KVI Series – How Well Do You Do What You Do?
In the beginning, before any formal structure to your business existed, there was an idea. Imbued with expertise, ambition and hope, and probably a touch of naivety—this idea transformed into what would become your offering to the marketplace. Whether it fulfills a previously unserved need, improves upon a current market, or even creates a new one, this offering stands as the core of your company.
As any business grows, it can be assumed that over the years it becomes better at what it does. Time spent and experience gained in the field helps this occur naturally. Extensive market analysis and business refinement causes this expertise to develop at a much more strategic pace. But what if there hasn’t been a review of your services or products since the early days of your business? Everyone is quite familiar with the pull to work within the business over the need to work on the business. However, it can’t be repeated enough—there is great value in the analysis and enhancement of your portfolio of offerings.
When looking for those value drivers, the first metric for analysis is expertise. In other words, how well do you do what you do? For the majority, the idea to bring your offering to the world didn’t come from being an expert at something else. Employees typically aren’t hired because of unrelated experience; and technology isn’t implemented that serves a different purpose. The hours spent honing your craft and building your business are designed to achieve the initial intent. How successful have those past efforts been? And how successful are they projected to be? Maintaining your expertise is critical. How much attention is given to comparative analysis, improvements, and further education? Customer testimonials, industry certifications, and association awards all speak to how well your business is doing and the level of expertise at which you do it.
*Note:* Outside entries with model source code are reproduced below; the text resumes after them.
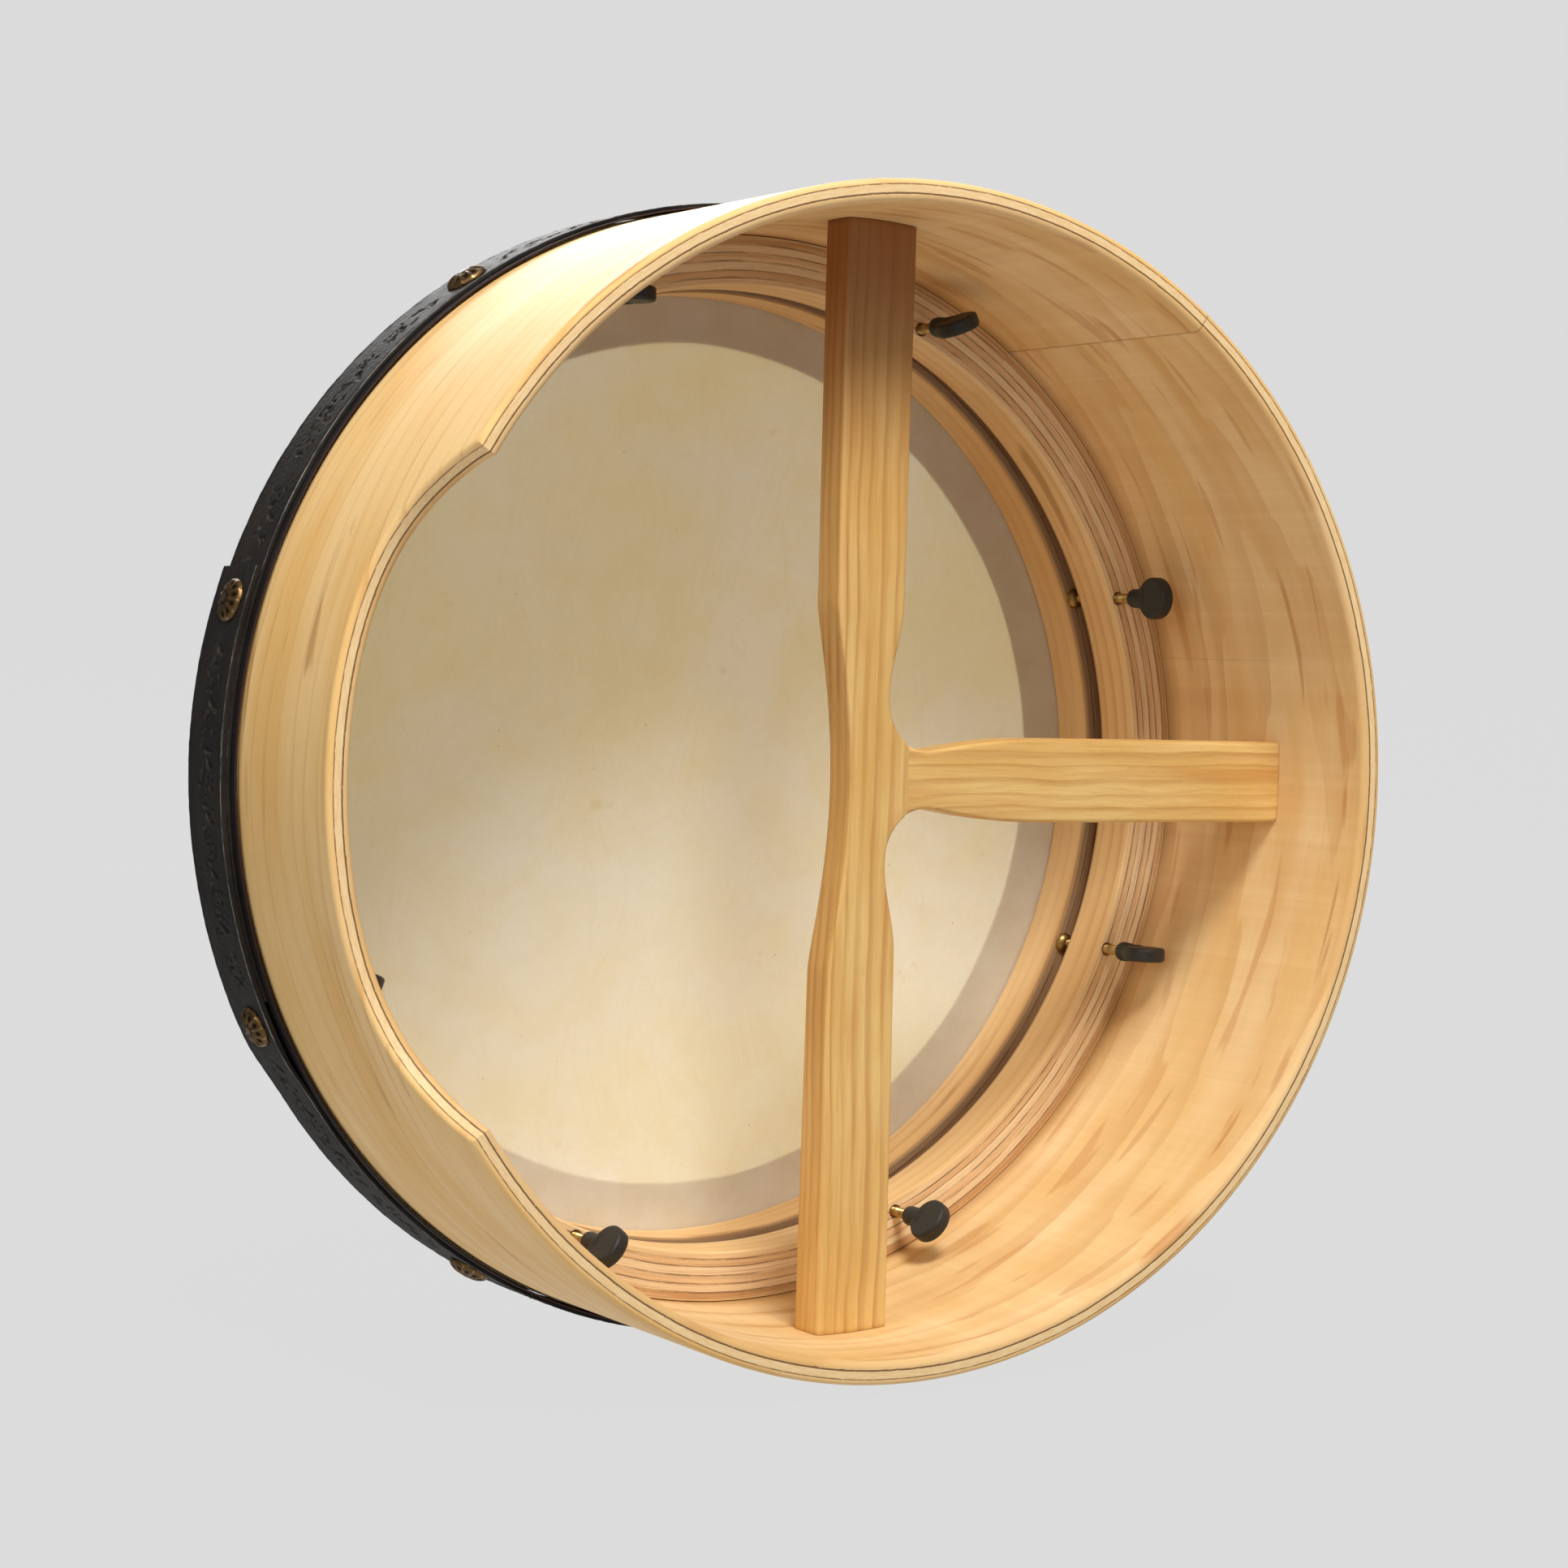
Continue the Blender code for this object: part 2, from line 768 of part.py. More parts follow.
# ---------------------------------------------------------------- tacks
tack_mesh = turned(
    "tack",
    [
        (0, TACK_TALL),
        (3.4, TACK_TALL - 0.5),
        (6.0, TACK_TALL - 1.6),
        (TACK_HEAD_R, 0.5),
        (TACK_HEAD_R - 0.3, 0),
        (NAIL_R, 0),
        (NAIL_R, -7.6),
        (0, -8.8),
    ],
    12,
    closed=False,
)
for number, deg in enumerate(TACK_AT_DEG, 1):
    lapped = LAP_RAMP_DEG[1] <= deg <= LAP_TOP_DEG
    base = (LAP_OUT if lapped else STRAP_OUT) + 0.3
    a = math.radians(deg)
    add(
        f"tack_{number}",
        tack_mesh,
        ANTIQUE,
        location=(base * math.cos(a), y_of(TACK_DEPTH), base * math.sin(a)),
        rotation=(0, math.pi / 2 - a, 0),
    )

# ---------------------------------------------------------------- bar screws
screw_mesh = turned(
    "bar_screw",
    [
        (0, 202.5),
        (3.5, 202.5),
        (3.5, 202.3),
        (1.6, 199.9),
        (1.6, 175.5),
        (0, 172.6),
    ],
    12,
    closed=False,
)
for name, deg in BAR_SCREWS:
    add(
        name,
        screw_mesh,
        STEEL,
        location=(0, y_of(SCREW_MID_DEPTH), 0),
        rotation=(0, math.pi / 2 - math.radians(deg), 0),
    )
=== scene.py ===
"""Looks of a bodhran: a bent-ply frame drum seen from its open back."""

import math

import bmesh
import bpy
import numpy as np
from mathutils import Matrix, Vector


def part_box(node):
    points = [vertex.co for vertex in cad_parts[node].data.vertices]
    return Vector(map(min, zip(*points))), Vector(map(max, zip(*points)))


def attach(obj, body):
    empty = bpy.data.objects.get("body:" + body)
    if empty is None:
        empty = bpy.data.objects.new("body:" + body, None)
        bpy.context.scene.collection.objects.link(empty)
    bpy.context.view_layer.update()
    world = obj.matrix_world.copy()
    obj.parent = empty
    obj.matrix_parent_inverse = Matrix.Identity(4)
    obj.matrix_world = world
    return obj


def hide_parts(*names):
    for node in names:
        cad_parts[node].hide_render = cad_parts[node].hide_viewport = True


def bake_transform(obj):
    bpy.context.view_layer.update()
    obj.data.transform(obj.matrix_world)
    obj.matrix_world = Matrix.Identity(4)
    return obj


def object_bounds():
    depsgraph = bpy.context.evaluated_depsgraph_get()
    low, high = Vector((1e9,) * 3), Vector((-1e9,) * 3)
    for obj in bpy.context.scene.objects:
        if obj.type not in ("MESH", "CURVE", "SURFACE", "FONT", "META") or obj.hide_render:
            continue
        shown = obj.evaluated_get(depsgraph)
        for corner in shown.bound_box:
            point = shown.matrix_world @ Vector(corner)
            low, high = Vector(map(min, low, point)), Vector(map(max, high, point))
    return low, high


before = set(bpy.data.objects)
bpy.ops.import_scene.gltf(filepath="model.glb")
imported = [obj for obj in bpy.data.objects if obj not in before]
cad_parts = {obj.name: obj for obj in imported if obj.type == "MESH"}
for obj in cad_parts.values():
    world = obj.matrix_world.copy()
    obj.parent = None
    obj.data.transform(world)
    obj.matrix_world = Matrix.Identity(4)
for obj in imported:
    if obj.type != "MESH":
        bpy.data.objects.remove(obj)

cad_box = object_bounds()
MM = 0.001
REAR_Y = 47.0  # world y of the rear rim, in mm; depth counts from it towards the skin

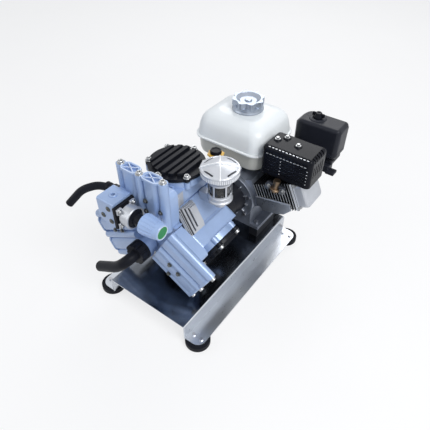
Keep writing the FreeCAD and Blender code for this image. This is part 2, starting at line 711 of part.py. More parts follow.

Another driver of value is an assessment of the scope and size of your offerings. It is entirely possible to have too wide a scope of services, and equally possible to have too narrow of one. The same is true of your product offerings. The objective is to find the breadth of scope that is most compatible with the size of your company, the nature of your market, and the geographical area served. As you regularly analyze how well your offerings are meeting the needs of your clientele, look for areas where you can strategically expand. Are there overlapping synergies in a new product line? Are there nearby regions that have similar service needs not being met by competitors? This strategic approach to your offerings tracks closely with increased company value.
There are also ways to monitor how well your services and products are performing from a profitability perspective. An obvious, and popular, measurement is to break out Gross Margin per service or product line. These metrics get reviewed quite regularly. However, a more in-depth analysis, though often discounted, would be a comparison of how each line contributes to the bottom line. For example, let’s say your business has 25 service or product lines. For the sake of simplicity, each line contributes equally to Gross Profit. With approximately $5M in G&A expenses, and all things equal, each line uses $200,000 of indirect overhead. This sets a simple mark suggesting that each line needs to contribute $200,000 in Gross Profit to be accretive to earnings. This rudimentary example demonstrates the beginning of a method for analysis against Net Operating Income and your bottom line.
While it is far less common to break out Operating Expenses this way, and it can be quite complicated because all things AREN’T equal and certain assumptions need to be made; it matters because it can give great insight into which offerings are and aren’t contributing to company value. When a service is low-margin the true value of that service must be assessed. The same can be said of a product operating at a bottom-line loss. Sure, there are plenty of reasons for a company to operate in such a manner: the business is building expertise in a new field, sector or industry; or it is part of a new line or expansion into a new region. The objective here is to know the margins you are currently operating at, know the reasons you are operating at those margins, and have a realistic forecast of what the potential and future will be.
Other value drivers for your offerings exist, and they typically revolve around the company’s ability to improve its offerings. This improvement typically involves advancement in technology or in a process that allows for greater productivity. Services enhanced to more closely and efficiently meet customers’ needs. Product line improvements that reduce operation time and cost. New training to keep employees up to date with expected advances. These are a few of the many examples that suggest a company reviews, upgrades, and grows their offerings. The key, as with the other value drivers, is to make sure the improvement can prove out with a gain in value.
There is plenty of analysis to be done to ensure that your products and services are driving company value in a positive direction. The goal with such an analysis, true to the original intent when starting the business, should be to create a menu that meets the needs of the market it serves; one that encourages healthy growth and builds sustainable value.